Testimony-Counting Rule (Abu 'Ali al-Khayyat)

Definition

Abu 'Ali al-Khayyat's testimony-counting rule is the graduated principle, given in the closing 'Caution that must be Observed in Judgments' of The Judgments of Nativities, for weighing how confidently a chart supports a judgment. A signification resting on a single testimony is commonplace — of routine, slight force; two testimonies make it stronger; three perfect it, but only if the lords or significators are themselves strong and unimpeded. It tells the astrologer how to aggregate several chart-factors into one confident verdict.

In Tradition

Arabic natal astrologers hold that no single chart-factor decides a matter on its own: a judgment grows in force as independent testimonies accumulate. Abu 'Ali ranks a signification's strength by the number of agreeing testimonies — one is slight, two stronger, three perfecting it, provided the significators are sound — and by placement, since significations in cadent houses and movable signs read weak while those in angles and fixed signs read strongest. When good and evil fall together, the stronger by dignities is preferred.

In Practice

When you judge any topic, do not rest on one indication. Gather the independent testimonies bearing on it — the relevant house and its lord, the natural significator, the pertinent lot and its lord, the triplicity lords, and the aspects reaching them — and count how many agree. A single testimony makes the judgment commonplace and tentative; two agreeing testimonies let you judge with more confidence; three perfect it, so you may judge firmly, but only after confirming that the lords carrying those testimonies are themselves strong and unimpeded. Weigh placement too: a testimony in an angle and a fixed sign is strongest, one in a succedent house and a common sign middling, one cadent and in a movable sign weak. When a favorable and an unfavorable signification fall together, compare them by their dignities and keep the stronger, setting the weaker aside; if the two are equal, discard both.
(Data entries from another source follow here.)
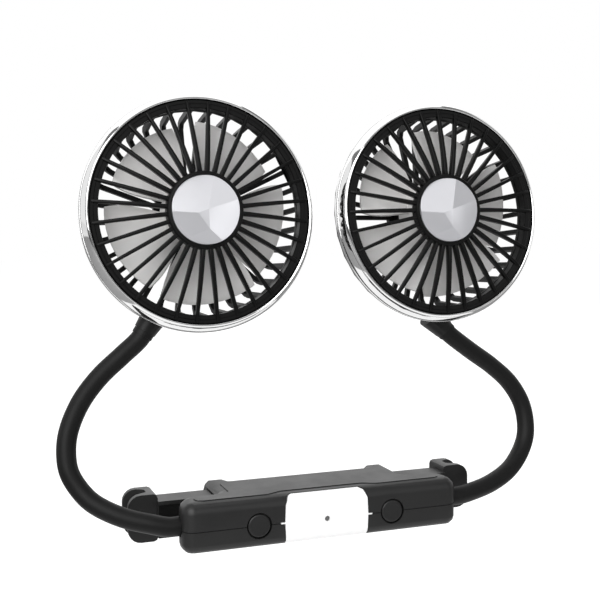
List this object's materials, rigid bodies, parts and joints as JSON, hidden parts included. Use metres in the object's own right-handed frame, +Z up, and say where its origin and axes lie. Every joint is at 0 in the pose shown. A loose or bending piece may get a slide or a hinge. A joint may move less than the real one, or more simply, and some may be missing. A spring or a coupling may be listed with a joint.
{
  "type": "headrest twin usb fan",
  "caption": "Twin round fans on bendable necks, rising from a control box whose sprung clips grip the two posts of a car headrest.",
  "frame": {"origin": "midway between the two post channels, on the line through the seats that press on the posts, at the control box mid-height", "axes": "+X to the right seen from the front, -Y the way the fans blow, +Z up along the posts"},
  "size_m": [0.248, 0.0595, 0.2068],
  "materials": {
    "housing": "dark satin, fine grain",
    "panel": "polished white",
    "lens": "smoked diffuser",
    "board": "solder mask",
    "component": "moulded",
    "rubber": "smooth black sleeve",
    "button": "dark satin",
    "anchor": "moulded nylon",
    "steel": "zinc plated",
    "bright_steel": "drawn",
    "collar": "dark satin",
    "bezel": "chromed plastic",
    "grille": "semi-gloss black",
    "shell": "fine matte black",
    "cap": "pearl, faceted",
    "blade": "light warm grey"
  },
  "bodies": {
    "box": {"housing_top": "housing", "housing_bottom": "housing", "centre_panel": "panel", "indicator_lens": "lens", "circuit_board": "board", "cable_gland": "rubber", "housing_screw_1": "steel", "housing_screw_2": "steel", "housing_screw_3": "steel", "housing_screw_4": "steel", "left_tact_switch": "component", "left_neck_anchor": "anchor", "left_arm_spring": "steel", "left_neck_sleeve_1": "rubber", "left_neck_core_1": "bright_steel", "right_tact_switch": "component", "right_neck_anchor": "anchor", "right_arm_spring": "steel", "right_neck_sleeve_1": "rubber", "right_neck_core_1": "bright_steel"},
    "left_button": {"left_button": "button"},
    "left_arm": {"left_clip_arm": "housing"},
    "left_neck_lower": {"left_neck_sleeve_2": "rubber", "left_neck_core_2": "bright_steel"},
    "left_neck_upper": {"left_neck_sleeve_3": "rubber", "left_neck_core_3": "bright_steel"},
    "left_head": {"left_neck_sleeve_4": "rubber", "left_neck_core_4": "bright_steel", "left_neck_collar": "collar", "left_front_ring": "bezel", "left_front_grille": "grille", "left_hub_cap": "cap", "left_rear_guard": "shell", "left_motor": "steel", "left_head_screw_1": "steel", "left_head_screw_2": "steel", "left_head_screw_3": "steel"},
    "left_rotor": {"left_impeller": "blade", "left_motor_shaft": "bright_steel"},
    "right_button": {"right_button": "button"},
    "right_arm": {"right_clip_arm": "housing"},
    "right_neck_lower": {"right_neck_sleeve_2": "rubber", "right_neck_core_2": "bright_steel"},
    "right_neck_upper": {"right_neck_sleeve_3": "rubber", "right_neck_core_3": "bright_steel"},
    "right_head": {"right_neck_sleeve_4": "rubber", "right_neck_core_4": "bright_steel", "right_neck_collar": "collar", "right_front_ring": "bezel", "right_front_grille": "grille", "right_hub_cap": "cap", "right_rear_guard": "shell", "right_motor": "steel", "right_head_screw_1": "steel", "right_head_screw_2": "steel", "right_head_screw_3": "steel"},
    "right_rotor": {"right_impeller": "blade", "right_motor_shaft": "bright_steel"}
  },
  "joints": [
    {"name": "left_button_press", "type": "slide", "parent": "box", "child": "left_button", "axis": [0, 1, 0], "range_m": [0, 0.0006], "stiffness_N_per_m": 400, "springref_m": -0.001},
    {"name": "left_arm_slide", "type": "slide", "parent": "box", "child": "left_arm", "axis": [1, 0, 0], "range_m": [0, 0.01], "stiffness_N_per_m": 400, "springref_m": -0.005, "deforming": ["left_arm_spring"]},
    {"name": "left_neck_low_bend", "type": "hinge", "parent": "box", "child": "left_neck_lower", "pos_m": [-0.10014, -0.01603, 0.00858], "axis": [0, 1, 0], "range_deg": [-30, 5]},
    {"name": "left_neck_lean", "type": "hinge", "parent": "left_neck_lower", "child": "left_neck_upper", "pos_m": [-0.11434, -0.00719, 0.02656], "axis": [1, 0, 0], "range_deg": [-30, 30]},
    {"name": "left_head_aim", "type": "hinge", "parent": "left_neck_upper", "child": "left_head", "pos_m": [-0.08953, -0.00302, 0.07467], "axis": [0.8189, 0, -0.5739], "range_deg": [-30, 30]},
    {"name": "left_impeller_spin", "type": "hinge", "parent": "left_head", "child": "left_rotor", "pos_m": [-0.05225, -0.0148, 0.14126], "axis": [0, 0.9934, -0.1149], "continuous": true},
    {"name": "right_button_press", "type": "slide", "parent": "box", "child": "right_button", "axis": [0, 1, 0], "range_m": [0, 0.0006], "stiffness_N_per_m": 400, "springref_m": -0.001},
    {"name": "right_arm_slide", "type": "slide", "parent": "box", "child": "right_arm", "axis": [-1, 0, 0], "range_m": [0, 0.01], "stiffness_N_per_m": 400, "springref_m": -0.005, "deforming": ["right_arm_spring"]},
    {"name": "right_neck_low_bend", "type": "hinge", "parent": "box", "child": "right_neck_lower", "pos_m": [0.10474, -0.01512, 0.00559], "axis": [0, 1, 0], "range_deg": [-5, 30]},
    {"name": "right_neck_lean", "type": "hinge", "parent": "right_neck_lower", "child": "right_neck_upper", "pos_m": [0.12306, -0.00623, 0.02254], "axis": [1, 0, 0], "range_deg": [-30, 30]},
    {"name": "right_head_aim", "type": "hinge", "parent": "right_neck_upper", "child": "right_head", "pos_m": [0.09126, -0.00027, 0.0702], "axis": [0.6691, 0, 0.7431], "range_deg": [-30, 30]},
    {"name": "right_impeller_spin", "type": "hinge", "parent": "right_head", "child": "right_rotor", "pos_m": [0.07265, -0.00954, 0.14067], "axis": [0, 0.9934, -0.1149], "continuous": true}
  ]
}
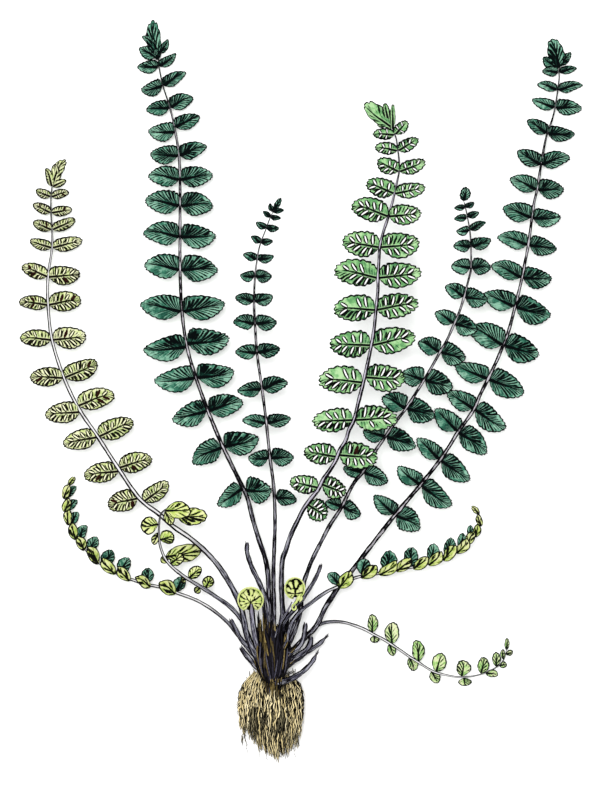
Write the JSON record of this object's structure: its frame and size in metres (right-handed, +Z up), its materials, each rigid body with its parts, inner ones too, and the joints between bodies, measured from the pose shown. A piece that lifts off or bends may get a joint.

Apply this to every chapter so your firm statements rest on converging evidence.

Historical Origin

The rule is the closing Caution ('A Caution that must be Observed in Judgments') of Abu 'Ali al-Khayyat's The Judgments of Nativities, the final chapter before the text's doxology, preserved in James H. Holden's translation (AFA, 1988). Abu 'Ali, a pupil of Masha'allah, transmits the early-Abbasid Baghdad-school discipline of evidence-weighted judgment; Holden's footnote calls it a cardinal principle of astrological interpretation.